- _AVAILABLE DATA_:

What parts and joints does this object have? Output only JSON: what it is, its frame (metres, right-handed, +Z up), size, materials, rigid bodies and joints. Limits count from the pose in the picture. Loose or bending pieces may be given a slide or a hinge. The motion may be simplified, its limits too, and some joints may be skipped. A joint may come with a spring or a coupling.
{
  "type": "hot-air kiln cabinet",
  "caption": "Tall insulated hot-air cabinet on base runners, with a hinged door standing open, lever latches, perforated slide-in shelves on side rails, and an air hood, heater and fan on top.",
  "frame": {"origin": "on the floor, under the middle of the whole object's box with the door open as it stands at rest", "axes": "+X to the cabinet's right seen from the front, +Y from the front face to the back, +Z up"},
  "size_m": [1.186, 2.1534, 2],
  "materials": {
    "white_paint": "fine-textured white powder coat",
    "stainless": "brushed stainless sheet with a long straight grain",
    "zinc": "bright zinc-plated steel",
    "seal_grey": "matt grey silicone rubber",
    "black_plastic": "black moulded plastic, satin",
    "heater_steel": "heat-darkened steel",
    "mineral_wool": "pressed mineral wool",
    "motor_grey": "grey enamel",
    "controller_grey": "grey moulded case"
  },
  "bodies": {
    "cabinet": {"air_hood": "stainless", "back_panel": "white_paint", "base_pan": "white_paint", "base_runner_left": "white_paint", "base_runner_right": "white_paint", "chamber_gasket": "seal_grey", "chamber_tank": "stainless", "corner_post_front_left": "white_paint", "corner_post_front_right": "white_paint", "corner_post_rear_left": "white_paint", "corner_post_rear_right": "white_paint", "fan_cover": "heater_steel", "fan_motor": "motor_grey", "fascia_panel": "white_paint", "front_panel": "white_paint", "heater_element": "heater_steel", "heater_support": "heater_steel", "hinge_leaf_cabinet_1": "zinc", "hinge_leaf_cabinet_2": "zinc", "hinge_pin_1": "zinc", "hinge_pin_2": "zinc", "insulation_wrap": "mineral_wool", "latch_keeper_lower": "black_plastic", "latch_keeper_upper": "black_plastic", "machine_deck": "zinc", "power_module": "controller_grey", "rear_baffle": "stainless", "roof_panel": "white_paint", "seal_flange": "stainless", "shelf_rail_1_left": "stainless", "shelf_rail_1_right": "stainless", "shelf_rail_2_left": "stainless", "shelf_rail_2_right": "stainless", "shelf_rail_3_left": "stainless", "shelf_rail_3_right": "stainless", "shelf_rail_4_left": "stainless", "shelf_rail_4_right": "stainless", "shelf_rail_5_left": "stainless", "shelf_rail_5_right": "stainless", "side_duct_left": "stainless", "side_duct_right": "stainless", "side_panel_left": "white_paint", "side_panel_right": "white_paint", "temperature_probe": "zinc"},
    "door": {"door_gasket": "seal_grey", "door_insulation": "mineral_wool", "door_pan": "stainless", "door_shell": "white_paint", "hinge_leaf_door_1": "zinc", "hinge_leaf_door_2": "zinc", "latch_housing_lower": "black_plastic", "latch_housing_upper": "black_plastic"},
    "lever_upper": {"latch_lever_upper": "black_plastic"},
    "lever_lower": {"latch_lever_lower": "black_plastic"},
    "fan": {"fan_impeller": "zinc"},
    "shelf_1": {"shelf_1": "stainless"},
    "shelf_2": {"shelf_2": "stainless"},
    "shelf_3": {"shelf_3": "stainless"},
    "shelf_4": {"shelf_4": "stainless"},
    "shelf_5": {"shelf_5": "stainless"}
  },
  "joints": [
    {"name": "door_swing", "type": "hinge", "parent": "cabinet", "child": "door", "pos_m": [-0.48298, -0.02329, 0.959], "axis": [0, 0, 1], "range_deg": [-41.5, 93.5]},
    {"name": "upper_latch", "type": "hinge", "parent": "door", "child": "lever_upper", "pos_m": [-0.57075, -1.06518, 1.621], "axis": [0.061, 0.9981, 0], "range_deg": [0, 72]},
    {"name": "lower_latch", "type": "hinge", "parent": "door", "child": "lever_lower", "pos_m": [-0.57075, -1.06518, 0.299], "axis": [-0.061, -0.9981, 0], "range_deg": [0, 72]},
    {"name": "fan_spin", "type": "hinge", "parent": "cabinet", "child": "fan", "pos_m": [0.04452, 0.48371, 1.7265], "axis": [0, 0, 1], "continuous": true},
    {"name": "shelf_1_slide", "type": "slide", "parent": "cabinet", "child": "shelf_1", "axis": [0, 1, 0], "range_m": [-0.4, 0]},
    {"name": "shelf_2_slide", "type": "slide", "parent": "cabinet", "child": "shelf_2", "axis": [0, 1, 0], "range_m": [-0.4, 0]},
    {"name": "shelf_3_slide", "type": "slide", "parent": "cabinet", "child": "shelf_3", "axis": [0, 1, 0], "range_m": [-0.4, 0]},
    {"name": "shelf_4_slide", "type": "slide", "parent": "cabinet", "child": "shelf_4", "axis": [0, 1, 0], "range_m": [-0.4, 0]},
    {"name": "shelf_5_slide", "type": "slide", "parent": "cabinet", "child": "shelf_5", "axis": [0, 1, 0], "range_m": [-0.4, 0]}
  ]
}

==

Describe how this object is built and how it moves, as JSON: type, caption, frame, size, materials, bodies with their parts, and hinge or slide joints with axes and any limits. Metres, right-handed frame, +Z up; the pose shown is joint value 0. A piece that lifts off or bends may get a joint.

- _GOAL_: Using the entries above, return each line in which the word "from" occurs.

- _REPLY TO THE EXERCISE_:
What parts and joints does this object have? Output only JSON: what it is, its frame (metres, right-handed, +Z up), size, materials, rigid bodies and joints. Limits count from the pose in the picture. Loose or bending pieces may be given a slide or a hinge. The motion may be simplified, its limits too, and some joints may be skipped. A joint may come with a spring or a coupling.
  "frame": {"origin": "on the floor, under the middle of the whole object's box with the door open as it stands at rest", "axes": "+X to the cabinet's right seen from the front, +Y from the front face to the back, +Z up"},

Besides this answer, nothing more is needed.